Addressing the Bloomberg India Economic Forum on Tuesday, Gadkari said loans to road contractors and bank guarantees for projects have dried up, threatening to stall India’s plans to build more than 84,000 kilometers (52,195 miles) of roads by 2022. “For the sake of industry, sake of investment, sake of contractors, creating jobs, for the sake of economy, we need positive support from banks,” he said, adding: “They are giving support but it is a slow process.”
India’s plan to modernise the highways network requires billions of dollars of investment, but the worst bad-loan ratio after Italy among the world’s 20 largest economies has led bankers to shy away from this sector.
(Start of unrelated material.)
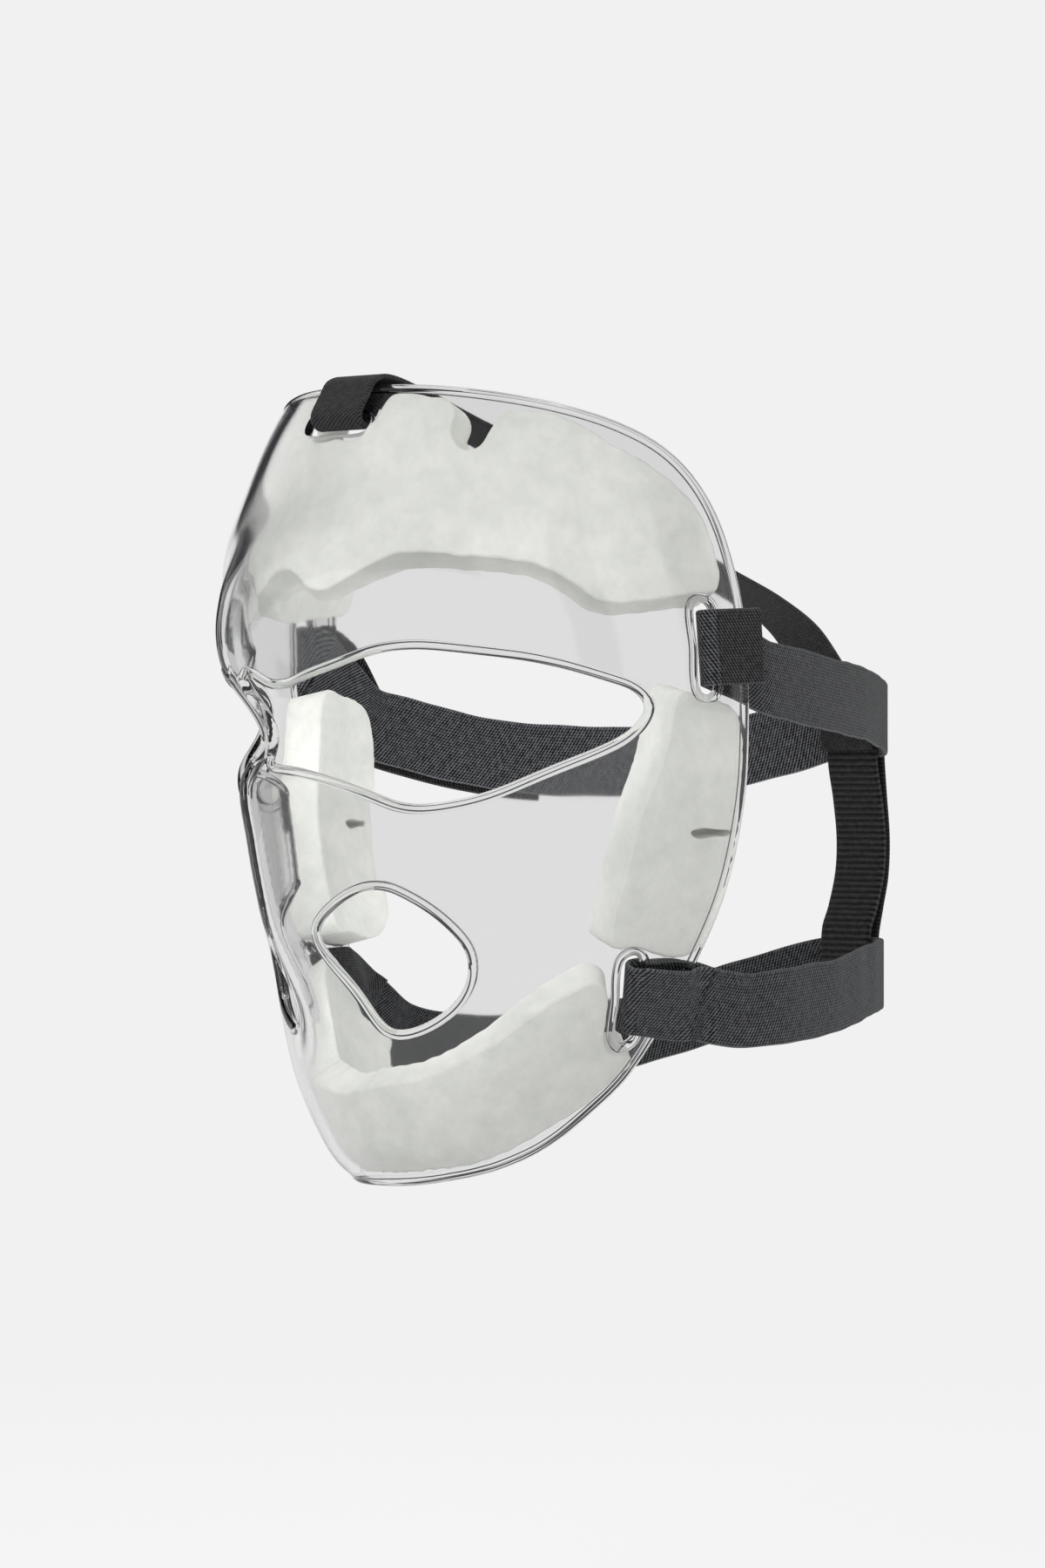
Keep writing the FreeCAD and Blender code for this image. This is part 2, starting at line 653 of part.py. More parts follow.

Public lenders account for 90 percent of the USD 210 billion of stressed debt on Indian banks’ balance sheets.
Bankers are dithering about lending decisions as they fear that if a decision goes wrong even 5 to 7 years down the line, they could be subject to probes the way some of their peers are undergoing now, Rajnish Kumar, chairman of State Bank of India, said in May.
Last month, state-run National Highways Authority of India borrowed 250 billion rupees (USD 3.45 billion) from the State Bank of India, the country’s largest lender. Yet, most Indian lenders, reeling under the burden of bad debts, need to be convinced that lending to “our roads sector is very safe,” Gadkari said.
“A lot of road builders will drift towards bonds and money market instruments mainly because of the capacity constraints that banks have,” said Shubham Jain, vice president at ICRA Ltd. “Rising interest rates and limited tenures offered by banks will also push developers to consider more bond offerings.”
State Bank of India, the country’s largest bank by assets, has about 60 to 70 percent of its bad loans in the infrastructure sector, Managing Director Arijit Basu said at the Bloomberg India Economic Forum in Mumbai. That’s one of the reasons why banks are more cautious about lending, whether it’s power or road projects. “We have to lend and yet lend in a risk-mitigated manner,” Basu said. “We want our banks to be stable and resilient.”
India will continue to raise funds by auctioning stretches of highways to be leased for 30 years in return for upfront funds that can be used to build more roads. The government needs funds for its ‘Bharatmala’ project that seeks to connect business centres via a 35,000 km network. Almost 10,000 kilometers were added in the fiscal year ended in March, and contracts for a further 17,000 kilometers were awarded.